What the task requires: Please repeat, exactly and with nothing added, the lines running from the line that contains "Keep writing the" to the line that contains "injection-moulded black plastic.", both lines included.

Data:

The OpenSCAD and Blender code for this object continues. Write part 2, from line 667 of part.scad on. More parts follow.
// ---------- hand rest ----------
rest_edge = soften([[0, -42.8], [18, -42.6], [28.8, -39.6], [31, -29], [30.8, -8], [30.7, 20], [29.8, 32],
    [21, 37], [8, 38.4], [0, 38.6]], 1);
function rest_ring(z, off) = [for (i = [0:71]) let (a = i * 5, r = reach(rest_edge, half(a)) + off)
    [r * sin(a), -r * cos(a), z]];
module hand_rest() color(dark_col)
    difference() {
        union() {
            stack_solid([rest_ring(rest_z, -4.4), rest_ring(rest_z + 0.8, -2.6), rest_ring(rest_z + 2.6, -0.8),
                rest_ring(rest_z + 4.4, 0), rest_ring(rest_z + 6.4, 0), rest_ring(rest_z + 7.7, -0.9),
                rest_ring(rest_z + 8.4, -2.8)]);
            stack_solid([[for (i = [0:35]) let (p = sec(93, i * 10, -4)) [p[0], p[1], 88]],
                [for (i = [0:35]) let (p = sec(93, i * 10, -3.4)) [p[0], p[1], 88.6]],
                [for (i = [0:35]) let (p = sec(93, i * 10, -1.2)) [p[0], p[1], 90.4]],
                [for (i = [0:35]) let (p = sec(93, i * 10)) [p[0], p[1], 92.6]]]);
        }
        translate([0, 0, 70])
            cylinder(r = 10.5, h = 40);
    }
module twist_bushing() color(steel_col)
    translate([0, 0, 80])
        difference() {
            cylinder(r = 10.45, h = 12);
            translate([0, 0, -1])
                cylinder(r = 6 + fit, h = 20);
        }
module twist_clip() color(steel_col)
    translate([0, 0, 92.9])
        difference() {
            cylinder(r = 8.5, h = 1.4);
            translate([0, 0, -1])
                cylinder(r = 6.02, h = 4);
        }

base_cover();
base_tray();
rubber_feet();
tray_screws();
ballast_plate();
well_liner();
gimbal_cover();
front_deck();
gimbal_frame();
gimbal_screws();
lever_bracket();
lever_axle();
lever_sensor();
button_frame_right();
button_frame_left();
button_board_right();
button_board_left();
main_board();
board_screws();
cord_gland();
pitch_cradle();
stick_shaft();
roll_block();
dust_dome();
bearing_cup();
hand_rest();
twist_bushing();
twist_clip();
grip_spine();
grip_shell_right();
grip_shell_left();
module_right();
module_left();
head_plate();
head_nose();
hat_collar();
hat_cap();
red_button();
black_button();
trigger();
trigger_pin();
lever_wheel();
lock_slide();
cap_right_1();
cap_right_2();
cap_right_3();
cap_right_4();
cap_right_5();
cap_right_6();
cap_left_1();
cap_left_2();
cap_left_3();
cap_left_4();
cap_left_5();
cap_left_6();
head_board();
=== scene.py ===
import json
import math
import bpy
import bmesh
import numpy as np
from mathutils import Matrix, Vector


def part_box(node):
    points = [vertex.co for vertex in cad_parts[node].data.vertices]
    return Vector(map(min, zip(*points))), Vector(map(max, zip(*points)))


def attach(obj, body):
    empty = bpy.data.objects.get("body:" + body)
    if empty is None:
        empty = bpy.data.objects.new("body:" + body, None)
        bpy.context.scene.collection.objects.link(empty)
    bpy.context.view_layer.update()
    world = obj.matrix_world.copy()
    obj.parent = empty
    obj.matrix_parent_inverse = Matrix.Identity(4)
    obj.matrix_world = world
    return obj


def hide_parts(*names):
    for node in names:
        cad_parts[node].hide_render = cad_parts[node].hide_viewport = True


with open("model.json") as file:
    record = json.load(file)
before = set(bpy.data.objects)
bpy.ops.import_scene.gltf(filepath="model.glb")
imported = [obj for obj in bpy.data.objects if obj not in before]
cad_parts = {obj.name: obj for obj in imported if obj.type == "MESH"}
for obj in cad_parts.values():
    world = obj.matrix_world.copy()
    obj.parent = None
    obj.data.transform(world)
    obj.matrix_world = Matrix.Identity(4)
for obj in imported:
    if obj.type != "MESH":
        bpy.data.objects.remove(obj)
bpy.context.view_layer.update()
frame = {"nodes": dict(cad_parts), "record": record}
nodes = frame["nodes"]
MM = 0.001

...

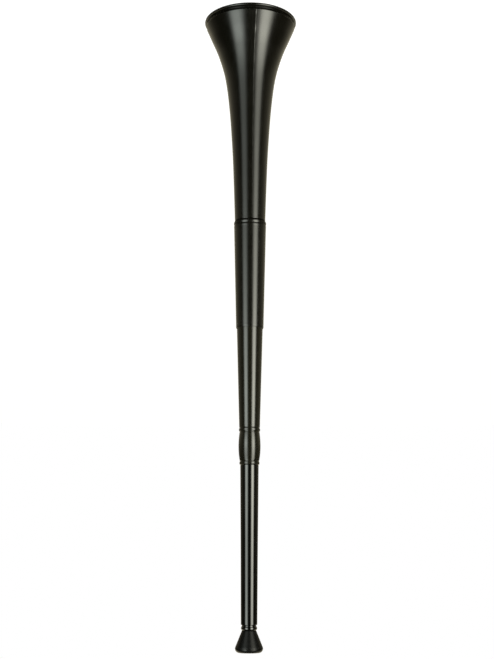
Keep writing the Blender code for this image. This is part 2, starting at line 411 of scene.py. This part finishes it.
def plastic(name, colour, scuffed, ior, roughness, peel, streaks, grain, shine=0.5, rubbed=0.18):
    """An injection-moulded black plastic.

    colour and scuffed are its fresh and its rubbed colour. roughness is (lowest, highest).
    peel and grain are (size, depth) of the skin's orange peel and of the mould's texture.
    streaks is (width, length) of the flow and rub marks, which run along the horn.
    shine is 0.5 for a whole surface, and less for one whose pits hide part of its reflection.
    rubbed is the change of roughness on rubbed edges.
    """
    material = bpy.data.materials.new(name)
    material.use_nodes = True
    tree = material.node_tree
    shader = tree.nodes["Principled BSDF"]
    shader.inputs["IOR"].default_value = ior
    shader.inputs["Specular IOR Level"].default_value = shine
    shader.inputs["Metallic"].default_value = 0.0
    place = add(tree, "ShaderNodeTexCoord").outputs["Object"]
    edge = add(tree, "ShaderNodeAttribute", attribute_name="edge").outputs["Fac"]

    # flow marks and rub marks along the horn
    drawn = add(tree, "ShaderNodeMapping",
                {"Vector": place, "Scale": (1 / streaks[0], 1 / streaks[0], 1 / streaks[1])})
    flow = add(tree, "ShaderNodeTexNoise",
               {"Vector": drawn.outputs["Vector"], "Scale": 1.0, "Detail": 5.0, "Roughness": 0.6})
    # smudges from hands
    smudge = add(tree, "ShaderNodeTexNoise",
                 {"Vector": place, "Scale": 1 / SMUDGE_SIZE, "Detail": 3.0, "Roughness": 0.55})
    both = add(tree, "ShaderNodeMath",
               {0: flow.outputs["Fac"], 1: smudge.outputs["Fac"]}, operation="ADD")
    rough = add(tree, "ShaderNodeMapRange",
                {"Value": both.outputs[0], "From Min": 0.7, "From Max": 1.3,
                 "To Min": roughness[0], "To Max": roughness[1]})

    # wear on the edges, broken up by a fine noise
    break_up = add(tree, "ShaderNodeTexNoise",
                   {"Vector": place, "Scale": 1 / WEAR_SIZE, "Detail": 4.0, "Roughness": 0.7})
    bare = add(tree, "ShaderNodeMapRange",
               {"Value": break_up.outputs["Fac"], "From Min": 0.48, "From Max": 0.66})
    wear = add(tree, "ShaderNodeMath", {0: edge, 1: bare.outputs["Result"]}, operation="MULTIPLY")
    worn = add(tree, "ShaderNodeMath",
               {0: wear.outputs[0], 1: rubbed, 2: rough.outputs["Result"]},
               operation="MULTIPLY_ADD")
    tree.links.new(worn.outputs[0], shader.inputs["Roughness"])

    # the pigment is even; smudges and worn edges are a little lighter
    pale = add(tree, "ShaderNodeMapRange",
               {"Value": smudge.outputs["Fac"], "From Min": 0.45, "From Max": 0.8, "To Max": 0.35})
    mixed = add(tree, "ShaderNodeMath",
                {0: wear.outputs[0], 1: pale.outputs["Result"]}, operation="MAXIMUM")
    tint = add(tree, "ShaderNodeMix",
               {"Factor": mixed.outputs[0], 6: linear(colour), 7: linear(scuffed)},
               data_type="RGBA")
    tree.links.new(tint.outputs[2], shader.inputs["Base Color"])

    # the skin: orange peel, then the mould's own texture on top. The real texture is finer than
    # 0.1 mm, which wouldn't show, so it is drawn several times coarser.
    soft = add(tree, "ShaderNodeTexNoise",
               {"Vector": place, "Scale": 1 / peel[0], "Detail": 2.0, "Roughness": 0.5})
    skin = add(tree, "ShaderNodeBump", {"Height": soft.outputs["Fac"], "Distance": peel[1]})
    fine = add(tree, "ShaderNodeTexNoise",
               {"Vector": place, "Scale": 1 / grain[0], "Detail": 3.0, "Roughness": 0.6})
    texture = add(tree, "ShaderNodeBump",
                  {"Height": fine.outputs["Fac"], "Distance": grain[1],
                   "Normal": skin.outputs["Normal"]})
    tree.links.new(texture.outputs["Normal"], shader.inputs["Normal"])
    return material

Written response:
Keep writing the Blender code for this image. This is part 2, starting at line 411 of scene.py. This part finishes it.
def plastic(name, colour, scuffed, ior, roughness, peel, streaks, grain, shine=0.5, rubbed=0.18):
    """An injection-moulded black plastic.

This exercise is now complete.